§ **Objective**
Print the data exactly as it is given, please.

§ **Source data**
--- Begin ---
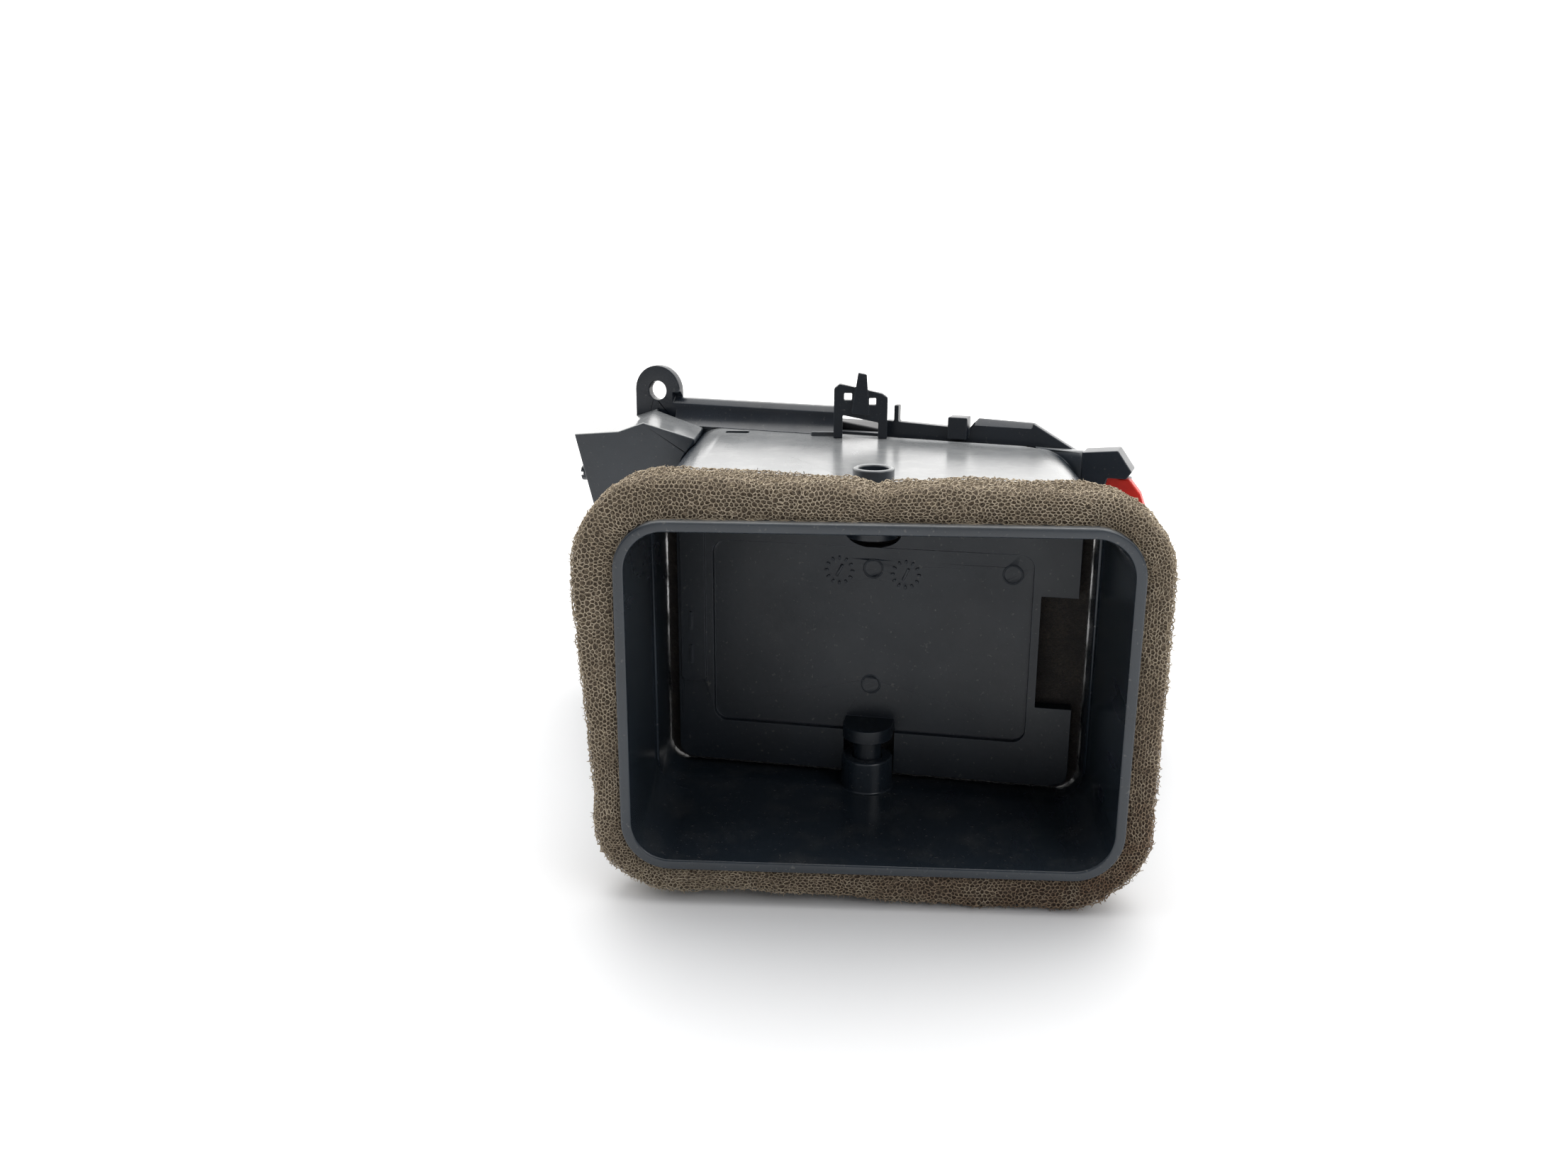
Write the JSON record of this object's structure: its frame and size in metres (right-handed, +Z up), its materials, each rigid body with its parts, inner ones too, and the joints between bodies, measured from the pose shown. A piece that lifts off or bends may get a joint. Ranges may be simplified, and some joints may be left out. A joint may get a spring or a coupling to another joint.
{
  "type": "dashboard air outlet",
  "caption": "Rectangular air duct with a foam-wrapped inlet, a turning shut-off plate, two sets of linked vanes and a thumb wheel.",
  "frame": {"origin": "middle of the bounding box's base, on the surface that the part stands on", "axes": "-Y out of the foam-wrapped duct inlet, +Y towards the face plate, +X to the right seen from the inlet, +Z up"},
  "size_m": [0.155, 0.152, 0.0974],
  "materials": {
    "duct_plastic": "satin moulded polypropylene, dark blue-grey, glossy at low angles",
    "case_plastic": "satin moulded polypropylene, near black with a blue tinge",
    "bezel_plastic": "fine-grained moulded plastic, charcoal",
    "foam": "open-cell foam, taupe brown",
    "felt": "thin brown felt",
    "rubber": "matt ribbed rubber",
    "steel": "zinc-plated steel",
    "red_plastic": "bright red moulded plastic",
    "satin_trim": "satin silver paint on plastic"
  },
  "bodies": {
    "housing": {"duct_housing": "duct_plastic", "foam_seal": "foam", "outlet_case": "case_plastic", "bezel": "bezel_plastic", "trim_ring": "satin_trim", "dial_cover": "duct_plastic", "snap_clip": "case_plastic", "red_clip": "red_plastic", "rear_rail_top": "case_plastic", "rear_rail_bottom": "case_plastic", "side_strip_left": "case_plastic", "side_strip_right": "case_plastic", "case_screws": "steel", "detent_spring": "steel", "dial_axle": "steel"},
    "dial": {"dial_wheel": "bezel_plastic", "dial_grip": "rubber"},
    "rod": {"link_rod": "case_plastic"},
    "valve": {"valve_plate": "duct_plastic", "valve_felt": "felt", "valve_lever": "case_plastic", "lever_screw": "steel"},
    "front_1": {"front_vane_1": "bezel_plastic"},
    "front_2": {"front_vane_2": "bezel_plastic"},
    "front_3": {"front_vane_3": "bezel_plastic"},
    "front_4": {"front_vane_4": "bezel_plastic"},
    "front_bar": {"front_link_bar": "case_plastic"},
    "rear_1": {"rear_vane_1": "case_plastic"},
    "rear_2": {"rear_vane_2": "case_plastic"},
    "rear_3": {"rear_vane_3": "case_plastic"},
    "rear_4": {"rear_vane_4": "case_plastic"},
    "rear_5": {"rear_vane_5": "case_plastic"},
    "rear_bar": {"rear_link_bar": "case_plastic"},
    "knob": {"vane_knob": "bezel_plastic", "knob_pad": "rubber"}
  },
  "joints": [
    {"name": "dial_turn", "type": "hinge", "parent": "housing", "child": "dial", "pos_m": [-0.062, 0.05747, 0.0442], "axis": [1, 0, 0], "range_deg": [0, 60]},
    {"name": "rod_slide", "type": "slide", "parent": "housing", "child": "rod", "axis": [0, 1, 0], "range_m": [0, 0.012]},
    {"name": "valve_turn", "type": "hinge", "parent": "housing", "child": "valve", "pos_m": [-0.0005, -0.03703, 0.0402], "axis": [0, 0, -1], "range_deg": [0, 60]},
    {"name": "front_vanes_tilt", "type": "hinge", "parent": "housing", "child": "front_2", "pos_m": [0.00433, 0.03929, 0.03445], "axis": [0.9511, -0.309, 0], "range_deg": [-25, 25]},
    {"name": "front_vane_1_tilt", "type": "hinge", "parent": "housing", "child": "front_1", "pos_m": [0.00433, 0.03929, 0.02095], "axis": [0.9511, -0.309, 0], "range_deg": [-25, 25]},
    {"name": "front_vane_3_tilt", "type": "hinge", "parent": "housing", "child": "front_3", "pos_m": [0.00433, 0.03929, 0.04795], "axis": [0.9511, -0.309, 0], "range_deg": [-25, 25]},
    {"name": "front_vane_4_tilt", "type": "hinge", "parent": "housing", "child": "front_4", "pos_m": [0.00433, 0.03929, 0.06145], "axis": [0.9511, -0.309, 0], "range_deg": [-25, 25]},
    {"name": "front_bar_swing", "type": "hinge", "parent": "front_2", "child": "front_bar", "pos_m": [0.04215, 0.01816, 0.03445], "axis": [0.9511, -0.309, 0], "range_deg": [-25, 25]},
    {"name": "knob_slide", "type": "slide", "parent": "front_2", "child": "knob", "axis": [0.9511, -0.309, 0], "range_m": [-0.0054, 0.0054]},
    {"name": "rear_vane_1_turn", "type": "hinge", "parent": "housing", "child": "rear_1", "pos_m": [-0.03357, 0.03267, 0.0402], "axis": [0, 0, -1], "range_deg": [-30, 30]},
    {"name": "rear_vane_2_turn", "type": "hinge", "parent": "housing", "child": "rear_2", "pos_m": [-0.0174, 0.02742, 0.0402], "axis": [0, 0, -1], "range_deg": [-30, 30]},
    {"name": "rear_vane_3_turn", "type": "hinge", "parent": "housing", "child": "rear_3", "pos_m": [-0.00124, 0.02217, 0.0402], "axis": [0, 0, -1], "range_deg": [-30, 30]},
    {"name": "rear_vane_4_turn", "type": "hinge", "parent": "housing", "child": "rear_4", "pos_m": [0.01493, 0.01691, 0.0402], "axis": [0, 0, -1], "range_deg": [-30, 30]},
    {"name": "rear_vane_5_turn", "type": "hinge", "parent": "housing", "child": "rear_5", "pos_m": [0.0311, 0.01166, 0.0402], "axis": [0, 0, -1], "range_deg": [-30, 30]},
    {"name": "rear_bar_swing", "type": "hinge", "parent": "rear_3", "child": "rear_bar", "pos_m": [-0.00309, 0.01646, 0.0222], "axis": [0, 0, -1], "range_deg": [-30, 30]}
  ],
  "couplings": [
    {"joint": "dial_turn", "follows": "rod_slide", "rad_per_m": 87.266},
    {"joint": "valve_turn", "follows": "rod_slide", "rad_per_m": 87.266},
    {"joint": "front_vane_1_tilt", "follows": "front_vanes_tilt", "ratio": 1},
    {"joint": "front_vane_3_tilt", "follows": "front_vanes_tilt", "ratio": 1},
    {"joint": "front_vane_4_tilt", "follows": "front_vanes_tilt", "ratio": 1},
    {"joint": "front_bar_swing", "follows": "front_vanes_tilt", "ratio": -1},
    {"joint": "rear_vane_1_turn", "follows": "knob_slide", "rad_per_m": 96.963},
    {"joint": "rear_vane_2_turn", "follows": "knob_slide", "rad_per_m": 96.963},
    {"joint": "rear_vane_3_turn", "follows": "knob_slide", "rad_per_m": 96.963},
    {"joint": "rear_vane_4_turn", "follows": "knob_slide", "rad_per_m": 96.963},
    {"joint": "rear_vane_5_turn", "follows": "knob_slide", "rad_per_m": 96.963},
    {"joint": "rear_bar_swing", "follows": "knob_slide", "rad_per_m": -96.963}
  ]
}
--- End ---
§ **Written response**
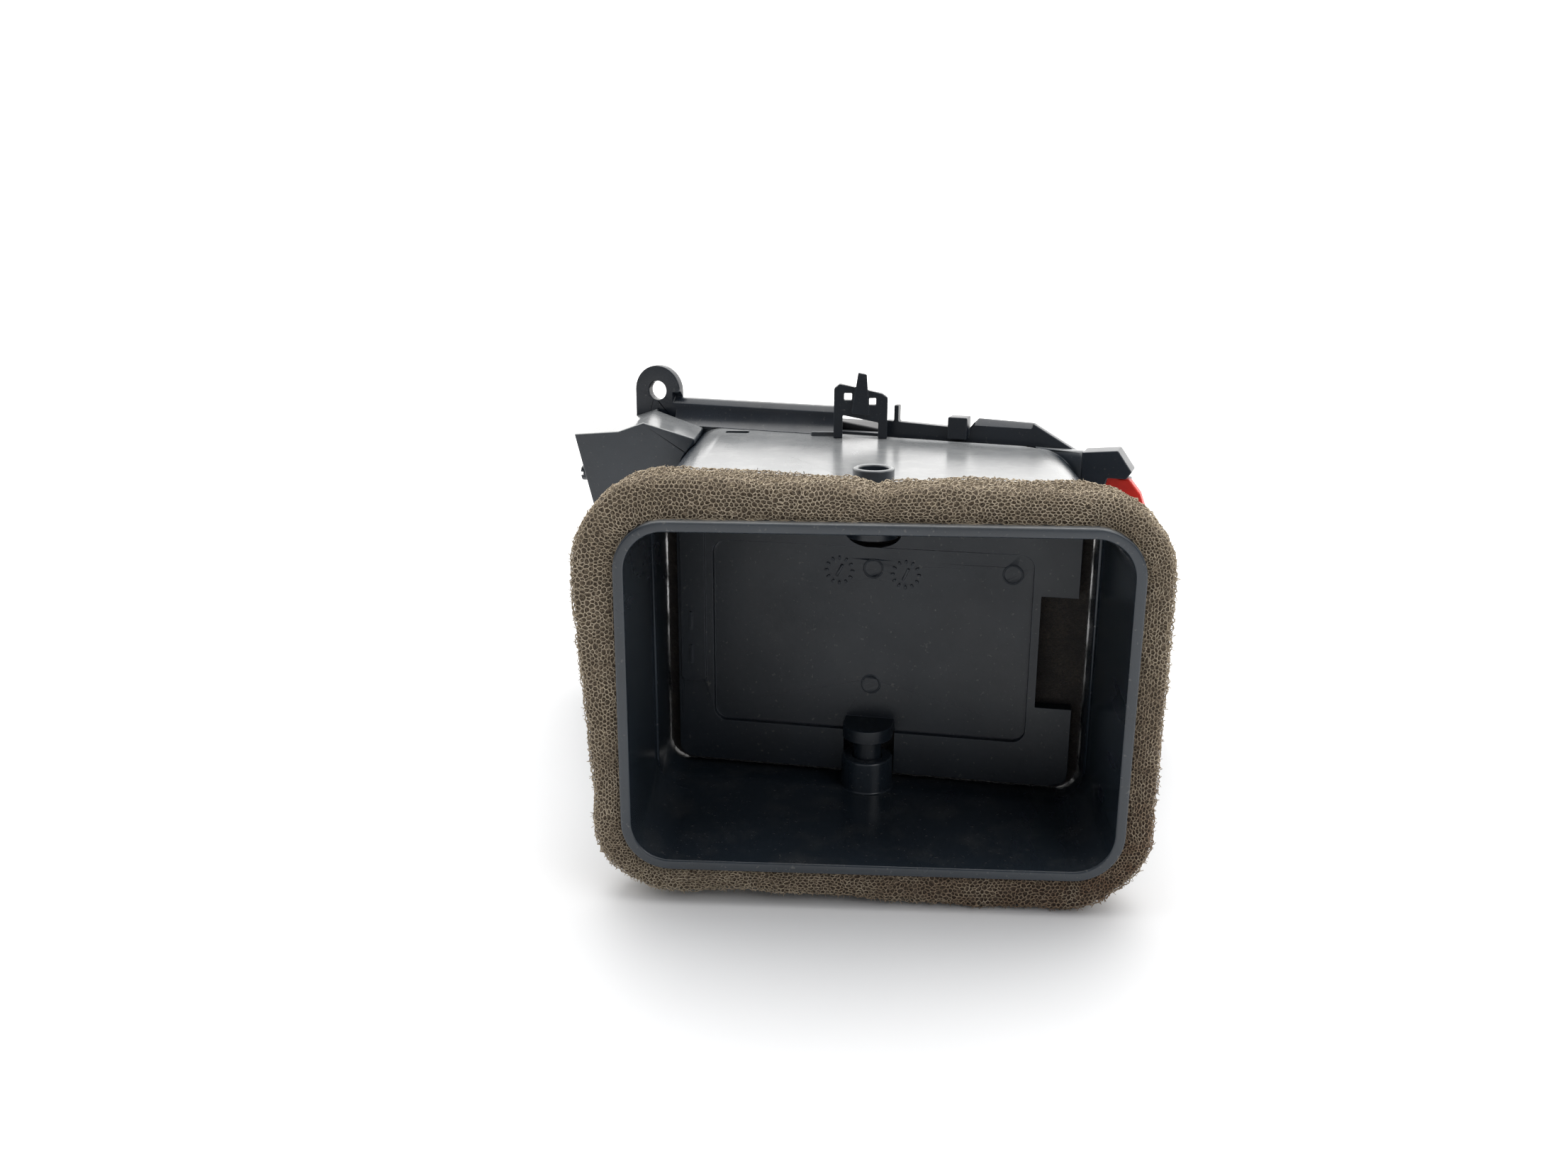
Write the JSON record of this object's structure: its frame and size in metres (right-handed, +Z up), its materials, each rigid body with its parts, inner ones too, and the joints between bodies, measured from the pose shown. A piece that lifts off or bends may get a joint. Ranges may be simplified, and some joints may be left out. A joint may get a spring or a coupling to another joint.
{
  "type": "dashboard air outlet",
  "caption": "Rectangular air duct with a foam-wrapped inlet, a turning shut-off plate, two sets of linked vanes and a thumb wheel.",
  "frame": {"origin": "middle of the bounding box's base, on the surface that the part stands on", "axes": "-Y out of the foam-wrapped duct inlet, +Y towards the face plate, +X to the right seen from the inlet, +Z up"},
  "size_m": [0.155, 0.152, 0.0974],
  "materials": {
    "duct_plastic": "satin moulded polypropylene, dark blue-grey, glossy at low angles",
    "case_plastic": "satin moulded polypropylene, near black with a blue tinge",
    "bezel_plastic": "fine-grained moulded plastic, charcoal",
    "foam": "open-cell foam, taupe brown",
    "felt": "thin brown felt",
    "rubber": "matt ribbed rubber",
    "steel": "zinc-plated steel",
    "red_plastic": "bright red moulded plastic",
    "satin_trim": "satin silver paint on plastic"
  },
  "bodies": {
    "housing": {"duct_housing": "duct_plastic", "foam_seal": "foam", "outlet_case": "case_plastic", "bezel": "bezel_plastic", "trim_ring": "satin_trim", "dial_cover": "duct_plastic", "snap_clip": "case_plastic", "red_clip": "red_plastic", "rear_rail_top": "case_plastic", "rear_rail_bottom": "case_plastic", "side_strip_left": "case_plastic", "side_strip_right": "case_plastic", "case_screws": "steel", "detent_spring": "steel", "dial_axle": "steel"},
    "dial": {"dial_wheel": "bezel_plastic", "dial_grip": "rubber"},
    "rod": {"link_rod": "case_plastic"},
    "valve": {"valve_plate": "duct_plastic", "valve_felt": "felt", "valve_lever": "case_plastic", "lever_screw": "steel"},
    "front_1": {"front_vane_1": "bezel_plastic"},
    "front_2": {"front_vane_2": "bezel_plastic"},
    "front_3": {"front_vane_3": "bezel_plastic"},
    "front_4": {"front_vane_4": "bezel_plastic"},
    "front_bar": {"front_link_bar": "case_plastic"},
    "rear_1": {"rear_vane_1": "case_plastic"},
    "rear_2": {"rear_vane_2": "case_plastic"},
    "rear_3": {"rear_vane_3": "case_plastic"},
    "rear_4": {"rear_vane_4": "case_plastic"},
    "rear_5": {"rear_vane_5": "case_plastic"},
    "rear_bar": {"rear_link_bar": "case_plastic"},
    "knob": {"vane_knob": "bezel_plastic", "knob_pad": "rubber"}
  },
  "joints": [
    {"name": "dial_turn", "type": "hinge", "parent": "housing", "child": "dial", "pos_m": [-0.062, 0.05747, 0.0442], "axis": [1, 0, 0], "range_deg": [0, 60]},
    {"name": "rod_slide", "type": "slide", "parent": "housing", "child": "rod", "axis": [0, 1, 0], "range_m": [0, 0.012]},
    {"name": "valve_turn", "type": "hinge", "parent": "housing", "child": "valve", "pos_m": [-0.0005, -0.03703, 0.0402], "axis": [0, 0, -1], "range_deg": [0, 60]},
    {"name": "front_vanes_tilt", "type": "hinge", "parent": "housing", "child": "front_2", "pos_m": [0.00433, 0.03929, 0.03445], "axis": [0.9511, -0.309, 0], "range_deg": [-25, 25]},
    {"name": "front_vane_1_tilt", "type": "hinge", "parent": "housing", "child": "front_1", "pos_m": [0.00433, 0.03929, 0.02095], "axis": [0.9511, -0.309, 0], "range_deg": [-25, 25]},
    {"name": "front_vane_3_tilt", "type": "hinge", "parent": "housing", "child": "front_3", "pos_m": [0.00433, 0.03929, 0.04795], "axis": [0.9511, -0.309, 0], "range_deg": [-25, 25]},
    {"name": "front_vane_4_tilt", "type": "hinge", "parent": "housing", "child": "front_4", "pos_m": [0.00433, 0.03929, 0.06145], "axis": [0.9511, -0.309, 0], "range_deg": [-25, 25]},
    {"name": "front_bar_swing", "type": "hinge", "parent": "front_2", "child": "front_bar", "pos_m": [0.04215, 0.01816, 0.03445], "axis": [0.9511, -0.309, 0], "range_deg": [-25, 25]},
    {"name": "knob_slide", "type": "slide", "parent": "front_2", "child": "knob", "axis": [0.9511, -0.309, 0], "range_m": [-0.0054, 0.0054]},
    {"name": "rear_vane_1_turn", "type": "hinge", "parent": "housing", "child": "rear_1", "pos_m": [-0.03357, 0.03267, 0.0402], "axis": [0, 0, -1], "range_deg": [-30, 30]},
    {"name": "rear_vane_2_turn", "type": "hinge", "parent": "housing", "child": "rear_2", "pos_m": [-0.0174, 0.02742, 0.0402], "axis": [0, 0, -1], "range_deg": [-30, 30]},
    {"name": "rear_vane_3_turn", "type": "hinge", "parent": "housing", "child": "rear_3", "pos_m": [-0.00124, 0.02217, 0.0402], "axis": [0, 0, -1], "range_deg": [-30, 30]},
    {"name": "rear_vane_4_turn", "type": "hinge", "parent": "housing", "child": "rear_4", "pos_m": [0.01493, 0.01691, 0.0402], "axis": [0, 0, -1], "range_deg": [-30, 30]},
    {"name": "rear_vane_5_turn", "type": "hinge", "parent": "housing", "child": "rear_5", "pos_m": [0.0311, 0.01166, 0.0402], "axis": [0, 0, -1], "range_deg": [-30, 30]},
    {"name": "rear_bar_swing", "type": "hinge", "parent": "rear_3", "child": "rear_bar", "pos_m": [-0.00309, 0.01646, 0.0222], "axis": [0, 0, -1], "range_deg": [-30, 30]}
  ],
  "couplings": [
    {"joint": "dial_turn", "follows": "rod_slide", "rad_per_m": 87.266},
    {"joint": "valve_turn", "follows": "rod_slide", "rad_per_m": 87.266},
    {"joint": "front_vane_1_tilt", "follows": "front_vanes_tilt", "ratio": 1},
    {"joint": "front_vane_3_tilt", "follows": "front_vanes_tilt", "ratio": 1},
    {"joint": "front_vane_4_tilt", "follows": "front_vanes_tilt", "ratio": 1},
    {"joint": "front_bar_swing", "follows": "front_vanes_tilt", "ratio": -1},
    {"joint": "rear_vane_1_turn", "follows": "knob_slide", "rad_per_m": 96.963},
    {"joint": "rear_vane_2_turn", "follows": "knob_slide", "rad_per_m": 96.963},
    {"joint": "rear_vane_3_turn", "follows": "knob_slide", "rad_per_m": 96.963},
    {"joint": "rear_vane_4_turn", "follows": "knob_slide", "rad_per_m": 96.963},
    {"joint": "rear_vane_5_turn", "follows": "knob_slide", "rad_per_m": 96.963},
    {"joint": "rear_bar_swing", "follows": "knob_slide", "rad_per_m": -96.963}
  ]
}